The extraordinary measures from New York to New Delhi to Naples have seen businesses and schools closed in a desperate bid to halt the virus's relentless spread and the International Monetary Fund said the world now faces the worst downturn since the Great Depression of the 1930s.
More than 1.6 million people have been infected around the world and the death toll hit 100,661 on Friday - nearly 70 percent in hard-hit Europe.

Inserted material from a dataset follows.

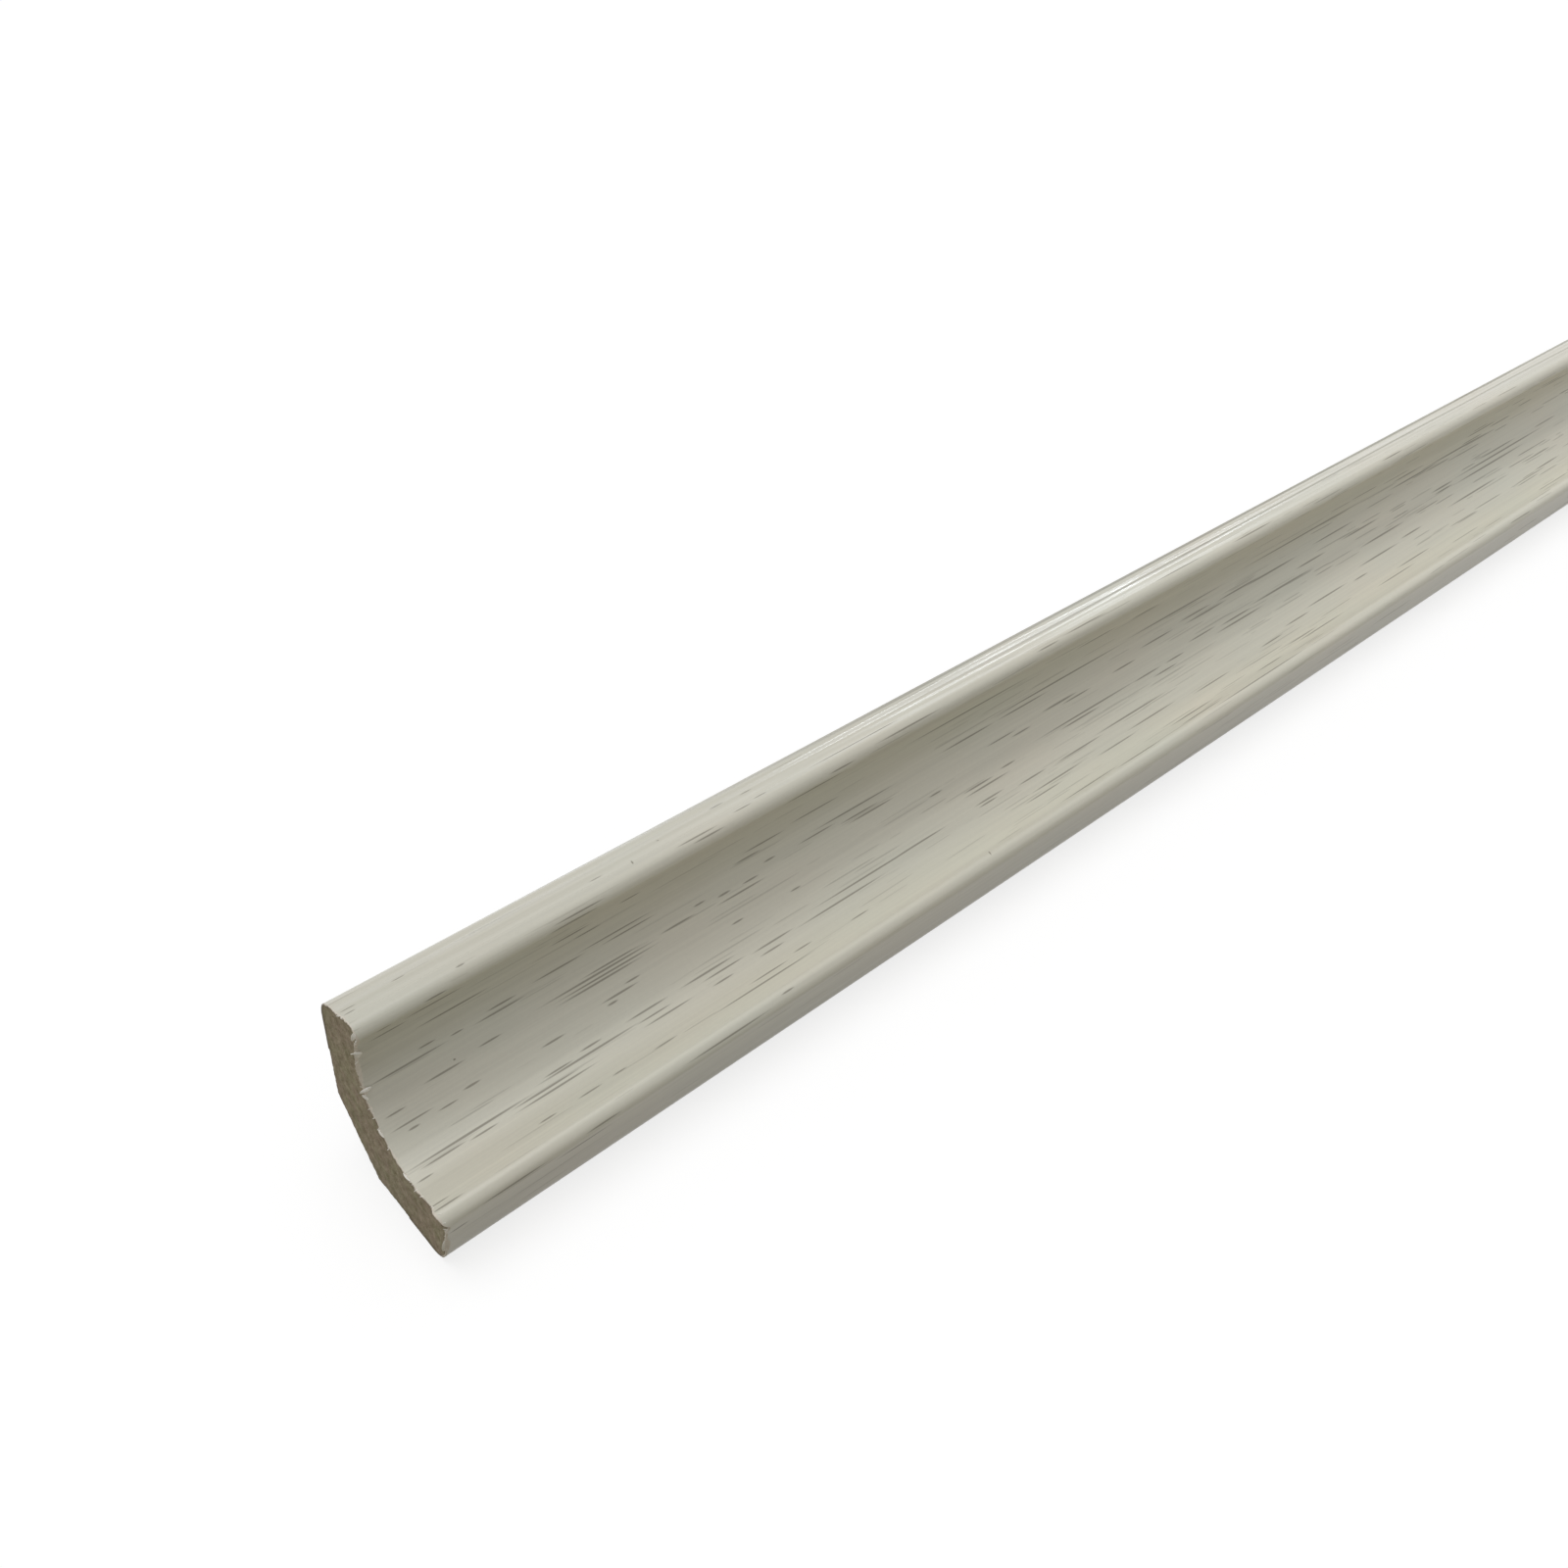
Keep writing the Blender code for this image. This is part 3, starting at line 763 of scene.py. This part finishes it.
near_burrs = np.concatenate([BIG_BURRS, fine_fibres(FINE_FIBRES, seed=5)])
far_burrs = fine_fibres(FINE_FIBRES, seed=9)
burrs = inside_box(np.concatenate([burr_points(near_burrs, LEFT + SET_BACK, 1),
                                   burr_points(far_burrs, RIGHT - SET_BACK, -1)]))
ring = np.concatenate([np.arange(BURR_SIDES), [0]])
tube = cells(np.arange(BURR_RINGS * BURR_SIDES).reshape(BURR_RINGS, BURR_SIDES)[:, ring])
burr_faces = np.arange(len(burrs))[:, None, None] * BURR_RINGS * BURR_SIDES + tube
burr_faces = burr_faces.reshape(-1, 4)

torn_paper, shader = finish_of("torn_paper")
where = node(torn_paper, "TexCoord").outputs["Object"]
pulp = solid_noise(torn_paper, where, 7000.0, detail=3.0, rough=0.7)
pale = blend(torn_paper, pulp, BURR_PALE, BURR_SHADED)
relief = node(torn_paper, "Bump", {"Height": pulp, "Strength": 0.5, "Distance": 0.00003}).outputs[0]
fill(torn_paper, shader, {"Base Color": pale, "Roughness": 0.85, "Specular IOR Level": 0.3,
                          "Normal": relief})
burr_piece = piece("torn_burrs", burrs, burr_faces, 60, torn_paper, {})


# The camera: about 140 mm from the cut end and looking down the front of the moulding, at a
# photograph of 1600 by 1600 pixels. The focal length and the middle row are in those pixels.
FRAME_SIDE, FOCAL_PIXELS, MIDDLE_ROW = 1600, 1579.6, 563.3
SENSOR = 36.0
LOOKS_DOWN, LOOKS_ALONG = radians(28.836), radians(48.299)
FROM_CUT = (-0.03391, -0.09568, 0.11033)

camera = in_scene("camera", bpy.data.cameras.new("camera"))
camera.data.sensor_width = SENSOR
camera.data.lens = SENSOR * FOCAL_PIXELS / FRAME_SIDE
camera.data.shift_y = (MIDDLE_ROW - FRAME_SIDE / 2) / FRAME_SIDE
camera.data.clip_start, camera.data.clip_end = 0.005, 60.0
camera.location = (LEFT + SET_BACK + FROM_CUT[0], WALL + FROM_CUT[1], FROM_CUT[2])
camera.rotation_euler = (pi / 2 - LOOKS_DOWN, 0.0, LOOKS_ALONG - pi / 2)
bpy.context.scene.camera = camera


# The floor and the light: a plain pale sheet under an overhead soft light, a low window behind the
# moulding and a bright surround. A camera ray sees the sheet and the surround white, and the sheet
# keeps the moulding's shadow.
SHEET_HALF_SIDE, SHEET_DROP = 8, 0.00002
WHITE, SHEET_TONE = (1.0, 1.0, 1.0, 1.0), (0.240, 0.208, 0.130, 1.0)
# Part of what is seen of the sheet is its own white, so the shadow stays faint
OWN_WHITE, OWN_WHITE_SHARE = 1.08, 0.72
SURROUND_LIGHT = 0.460
OVERHEAD_ENERGY, OVERHEAD_SPREAD = 1.20, radians(50)
# The window glances off the top face 90 mm from the cut
WINDOW_FROM, WINDOW_WAY, WINDOW_FAR = (LEFT + 0.090, 0.005, REACH), (0.664, 0.726, 0.180), 1.3
WINDOW_SIZE, WINDOW_ENERGY, WINDOW_COLOUR = (0.50, 0.07), 0.85, (0.86, 0.94, 1.0)

floor_mesh = bpy.data.meshes.new("floor")
corners = SHEET_HALF_SIDE * np.array([[-1, -1], [1, -1], [1, 1], [-1, 1]], float)
sheet_points = np.column_stack([corners, np.full(4, -SHEET_DROP)])
floor_mesh.from_pydata(sheet_points.tolist(), [], [[0, 1, 2, 3]])
floor = in_scene("floor", floor_mesh)
sheet, shader = finish_of("pale_sheet")


def straight_on(owner):
    """1 for a ray that comes from the camera or off something shiny or clear, and 0 for others."""
    ray = node(owner, "LightPath").outputs
    seen = node(owner, "Math", {0: ray["Is Camera Ray"], 1: ray["Is Glossy Ray"]},
                operation="MAXIMUM").outputs[0]
    return node(owner, "Math", {0: seen, 1: ray["Is Transmission Ray"]},
                operation="MAXIMUM").outputs[0]


seen = straight_on(sheet)
pale = blend(sheet, seen, SHEET_TONE, WHITE)
fill(sheet, shader, {"Base Color": pale, "Roughness": 1.0, "Specular IOR Level": 0.0})
white = node(sheet, "Emission", {"Color": WHITE, "Strength": OWN_WHITE}).outputs[0]
part = node(sheet, "Math", {0: seen, 1: OWN_WHITE_SHARE}, operation="MULTIPLY").outputs[0]
mixed = node(sheet, "MixShader", {0: part, 1: shader.outputs[0], 2: white}).outputs[0]
fill(sheet, sheet.node_tree.nodes["Material Output"], {"Surface": mixed})
floor_mesh.materials.append(sheet)

world = bpy.data.worlds.new("surround")
bpy.context.scene.world = world
world.use_nodes = True
level = node(world, "Mix", {0: straight_on(world), 2: SURROUND_LIGHT, 3: 1.0}).outputs[0]
fill(world, world.node_tree.nodes["Background"], {"Color": WHITE, "Strength": level})

overhead = in_scene("overhead", bpy.data.lights.new("overhead", "SUN"))
overhead.data.energy, overhead.data.angle = OVERHEAD_ENERGY, OVERHEAD_SPREAD
overhead.rotation_euler = (radians(-12), radians(-4), 0.0)

window = in_scene("window", bpy.data.lights.new("window", "AREA"))
window.data.shape = "RECTANGLE"
window.data.size, window.data.size_y = WINDOW_SIZE
window.data.energy, window.data.color = WINDOW_ENERGY, WINDOW_COLOUR
window.location = [a + WINDOW_FAR * b for a, b in zip(WINDOW_FROM, WINDOW_WAY)]
window.rotation_euler = Vector(WINDOW_WAY).to_track_quat("Z", "Y").to_euler()
window.visible_camera = False
bpy.context.scene.view_settings.view_transform = "Standard"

The United States, which has quickly emerged as a virus hotspot, clocked more than 1,700 new deaths on Thursday - bringing its toll to second highest after Italy - with more than 500,000 infections, by far the most of any country.
But even as deaths and infections continued their upward climb, officials in the United States and Europe expressed some hope the curve could be starting to flatten.
Weekend Easter celebrations that would normally see churches around the world packed with parishioners were replaced by an eerie emptiness Friday as lockdown orders kept millions from leaving their homes.
Even such hallowed traditions as the pope's Easter message are being revamped - Pope Francis will live-stream from the seclusion of his private library. "We have to respond to our confinement with all our creativity," the pontiff said. "We can either get depressed and alienated... or we can get creative."
Worshippers in Germany embraced social distancing orders to celebrate Good Friday - at a drive-in service held in the western city of Duesseldorf. "It was a sad feeling at first because I would have liked to be in my church," Catholic priest Frank Heidkamp told AFP, as hundreds of congregation members gathered in a parking lot for the service.
"With this car service we're trying to create a little bit of community," he added. More than four billion people are confined to their homes across swathes of the globe as governments imposed never-before-seen measures to halt the virus's deadly global march. This week, China started to ease months-old lockdown orders in Wuhan, where the virus first emerged in December.